Дом наш стоял во дворе усадьбы, красивый двухэтажный дом из розового кирпича, возвышавшийся над низкими строениями, где жили семья лакеев, конюхов, сторожей, чьи жены, как правило, были у помещика прачками, портнихами или помощницами на кухне.
На этом дворе отец мой был своего рода монархом, и люди почтительно разговаривали с ним, сняв шапку.
Примерно раз в неделю поздним вечером или в сумерках отец отправлялся в двуколке с одним или несколькими арендаторами на какую-нибудь далекую ярмарку покупать либо продавать скот и возвращался только назавтра, под вечер.

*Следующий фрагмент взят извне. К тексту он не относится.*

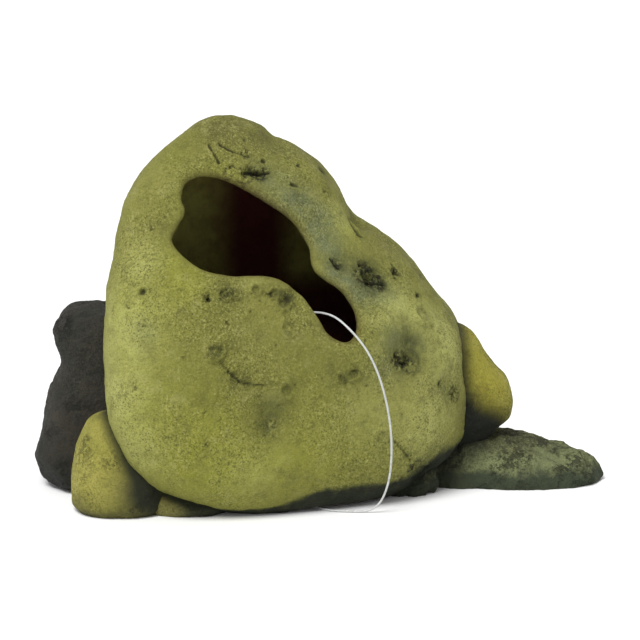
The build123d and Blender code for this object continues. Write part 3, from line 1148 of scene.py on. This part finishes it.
class Finish:
    """A material under construction: one Principled shader, and short ways to add nodes."""

    def __init__(self, name):
        self.material = bpy.data.materials.new(name)
        self.material.use_nodes = True
        self.tree = self.material.node_tree
        self.tree.nodes.clear()
        self.shader = self.tree.nodes.new("ShaderNodeBsdfPrincipled")
        output = self.tree.nodes.new("ShaderNodeOutputMaterial")
        self.tree.links.new(self.shader.outputs["BSDF"], output.inputs["Surface"])
        self.place = self.tree.nodes.new("ShaderNodeTexCoord").outputs["Object"]

    def put(self, value, socket):
        """Links an output to a socket, or sets the socket to a plain value."""
        if isinstance(value, bpy.types.NodeSocket):
            self.tree.links.new(value, socket)
        else:
            socket.default_value = value

    def node(self, kind, inputs):
        """New node of that kind, with an output or a plain value in each named input."""
        node = self.tree.nodes.new("ShaderNode" + kind)
        for label, value in inputs.items():
            self.put(value, node.inputs[label])
        return node

    def noise(self, size, detail, roughness, stretch=None):
        """Noise, about 0 to 1, whose blotches have that size in metres."""
        place = self.place
        if stretch:
            place = self.node("Mapping", {"Vector": place, "Scale": stretch}).outputs["Vector"]
        inputs = {"Vector": place, "Scale": 1 / size, "Detail": detail, "Roughness": roughness}
        return self.node("TexNoise", inputs).outputs["Fac"]

    def cells(self, size):
        """Distance to the nearest of scattered points, in shares of their spacing."""
        inputs = {"Vector": self.place, "Scale": 1 / size}
        return self.node("TexVoronoi", inputs).outputs["Distance"]

    def attribute(self, label):
        """Number that the mesh carries at each point."""
        layer = self.node("Attribute", {})
        layer.attribute_name = label
        return layer.outputs["Fac"]

    def coordinate(self, axis):
        """Place along the X, Y or Z axis, in metres."""
        return self.node("SeparateXYZ", {"Vector": self.place}).outputs[axis]

    def band(self, value, low, high, to_low=0.0, to_high=1.0):
        """Takes low to to_low and high to to_high, smoothly, and holds them beyond."""
        inputs = {"From Min": low, "From Max": high, "To Min": to_low, "To Max": to_high}
        ramp = self.node("MapRange", {"Value": value, **inputs})
        ramp.interpolation_type = "SMOOTHSTEP"
        return ramp.outputs["Result"]

    def maths(self, operation, first, second):
        """One value and another, added, multiplied or as the operation says."""
        result = self.node("Math", {0: first, 1: second})
        result.operation = operation
        return result.outputs["Value"]

    def times(self, first, second):
        """Product of two values."""
        return self.maths("MULTIPLY", first, second)

    def mixed(self, amount, under, over):
        """One paint over another, by amount."""
        mix = self.tree.nodes.new("ShaderNodeMix")
        mix.data_type = "RGBA"
        self.put(amount, mix.inputs["Factor"])
        for paint, socket in ((under, mix.inputs["A"]), (over, mix.inputs["B"])):
            plain = not isinstance(paint, bpy.types.NodeSocket)
            self.put((*paint, 1) if plain else paint, socket)
        return mix.outputs["Result"]

    def bumped(self, height, distance, strength, over=None):
        """Direction of a surface that such bumps raise by that distance, over others."""
        inputs = {"Strength": strength, "Distance": distance, "Height": height}
        if over is not None:
            inputs["Normal"] = over
        return self.node("Bump", inputs).outputs["Normal"]

    def colour(self, paint):
        """Gives the surface its colour."""
        self.put(paint, self.shader.inputs["Base Color"])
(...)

Контора его помещалась в отдельном здании, где на стенах висели снимки премированных быков и лошадей, ярмарочные календари и чуть ли не каждый год красовался постепенно засыхающий сноп ржаных колосьев — гордость последнего урожая.
Утром, часов около десяти, отец выходил во двор и направлялся в недоступные для других владения. Миновав все дворовые постройки, он поднимался по главной лестнице, куда крестьянам вход был воспрещен, и какое-то время оставался за толстыми стенами помещичьего дома.
Теперь бы я сказал, что он шел на утреннюю оперативку, как мы у себя в уголовной полиции, ребенком же я очень гордился, глядя, как отец поднимается по ступеням этой удивительной лестницы, держась очень прямо, без тени раболепия.
Он был молчалив, редко смеялся, но зато смех его был удивительно молодым, даже детским, и вызвать этот смех могла самая незамысловатая шутка.
Он не пил, в отличие от большинства знакомых мне тогда людей. У его прибора всегда стоял графинчик, до половины наполненный легким белым вином, изготовленным здесь же, в поместье, и я никогда не видел, чтобы он пил что-либо другое даже на свадьбах или похоронах. А когда на ярмарке ему случалось зайти в трактир, хозяин угощал его чашечкой кофе, до которого он был большой охотник.
Мне он тогда казался человеком в летах, даже пожилым. Мне было пять лет, когда умер дедушка. Что касается родителей матери, они жили километрах в пятидесяти от нас и мы навещали их не чаще двух раз в год, так что я их мало знал. Они не были фермерами, а держали в довольно большом поселке бакалейную лавку и при ней закусочную, как это водится в сельской местности.
Сейчас я не берусь утверждать, в этом ли была причина наших довольно прохладных отношений с семейством матери…
Мне еще не было восьми лет, когда я заметил, что моя мать беременна. Из случайно подслушанных фраз и перешептываний я догадался, что событие это неожиданное, так как после моего рождения врачи сказали, что она вряд ли еще сможет рожать.
Обо всем этом у меня сохранились отрывочные воспоминания, как вообще о детстве, и лишь позже я по кусочкам восстановил последовательность событий.
В ту пору в соседней деревне, побольше, чем наша, жил врач с остроконечной рыжей бородкой, по имени Гадель — Виктор Гадель, если не ошибаюсь, — о котором много говорили, и почти всегда с таинственным видом, поэтому, должно быть, а еще из-за его бороды он мне казался едва ли не дьяволом.
Ему довелось пережить трагедию, настоящую трагедию. Для меня она стала первой, с которой я столкнулся на своем веку, и оставила неизгладимое впечатление, тем более что трагедии этой суждено было сыграть немалую роль в судьбе нашей семьи, а стало быть, и в моей судьбе тоже.
Гадель пил. Пил куда больше, чем деревенские жители, и не время от времени, а каждый день, с утра и до вечера. Поэтому в теплой комнате от него всегда шел спиртной дух, вызывавший у меня отвращение.
К тому же он почти не следил за собой. Можно даже сказать, всегда ходил грязным.
Как же получилось, что, несмотря на это, он считался другом моего отца? Это было для меня загадкой.
Тем не менее Гадель часто приходил к отцу, беседовал с ним, больше того — едва войдя в дом, он направлялся к буфету, где специально для него всегда стоял графинчик с водкой.
О той, первой трагедии я в ту пору почти ничего не знал. Жена доктора Гаделя забеременела, должно быть, в шестой или седьмой раз. Мне она казалась старухой, хотя ей было, наверное, не более сорока лет.
Что же произошло в день родов? Гадель, видимо, пришел домой пьяный больше обычного и продолжал пить у постели жены, ожидая, когда начнутся роды.